Myasthenia gravis

 


Angela Vinecent,Jackie Palace, David Hilton-Jones


Myasthenia gravis is an autoimmune disorder mainly caused by antibodies to the muscle acetylcholine receptors (AChRs) at the neuromuscular Junction. Loss of these receptors leads to a defect in neuromuscular transmission with muscle weakness and fatigue. AChR antibody tests are widely available and overall incidence and prevalence of the disorder seem to be rising, especially in elderly people. The disease is heterogeneous with respect to age at onset, thymic changes and distribution of muscle weakness, but the roles of  immunogenetic factors and thymic abnormalities in the causes of the different forms are unclear. Most patients are now effectively treated with cholinesterase inhibitors and immunosuppressive druge, and in younger patients by thymectomy. In about 15% of patients with myasthenia gravis, AChR antibodies are absent, and many of these patients have antibodies to another neuromuscular junction protein, muscle specific kinase (MuSK). Myasthenia needs to be distinguished from other rarer but rqually well characterised autoimmune, genetic, and toxic disorders of neuromuscular transmission by clinical and laboratory tests.
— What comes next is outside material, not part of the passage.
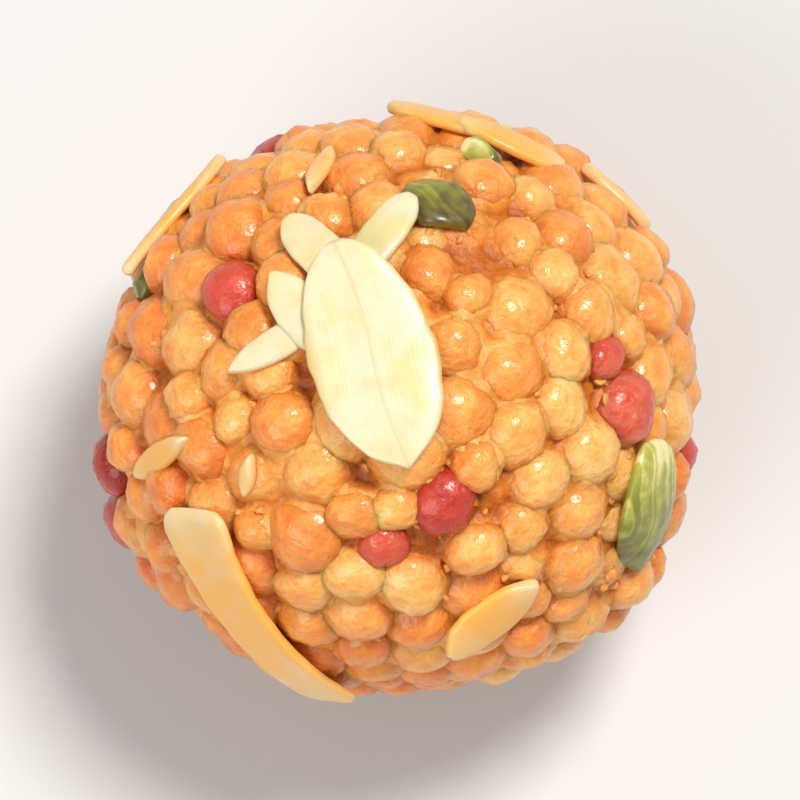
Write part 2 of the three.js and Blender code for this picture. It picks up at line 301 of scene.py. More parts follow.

Myasthenia gravis (my: muscle, asthenia: weakness, gravis: severe) has been recognised as a disease since the Oxford physician Thomas Willis described a woman with dysarthria in 1672, and is a prototype for borth synaptic and sutoimmune disorders. In most patients, it is caused by autoantibodies specific for the human nicotinic acetylcholine receptor (AChR), which is concentrated at the post-synaptic region of the neuromuscular junction. These antibodies reduce the number of AChRs, causing impaired neuromuscular transmission and muscle weakness. Clinical and experimental findings from the 1970s showing that myasthenia gravis was an autoimmune disease, established the ideas that have been applied to other autoimmune disorders of the neuromuscular junction.

Additionally, the subsequent identification of AChR mutations in a large proportion of patients presenting myasthenic signs at birth or neonatally has led to the definition of inherited or congenital myasthenic syndromes. Thus several myasthenic disorders are now recognised (figure 1 ). Here, we will focus mainly on myasthenia gravis, the most common disorder of neuromuscular transmission.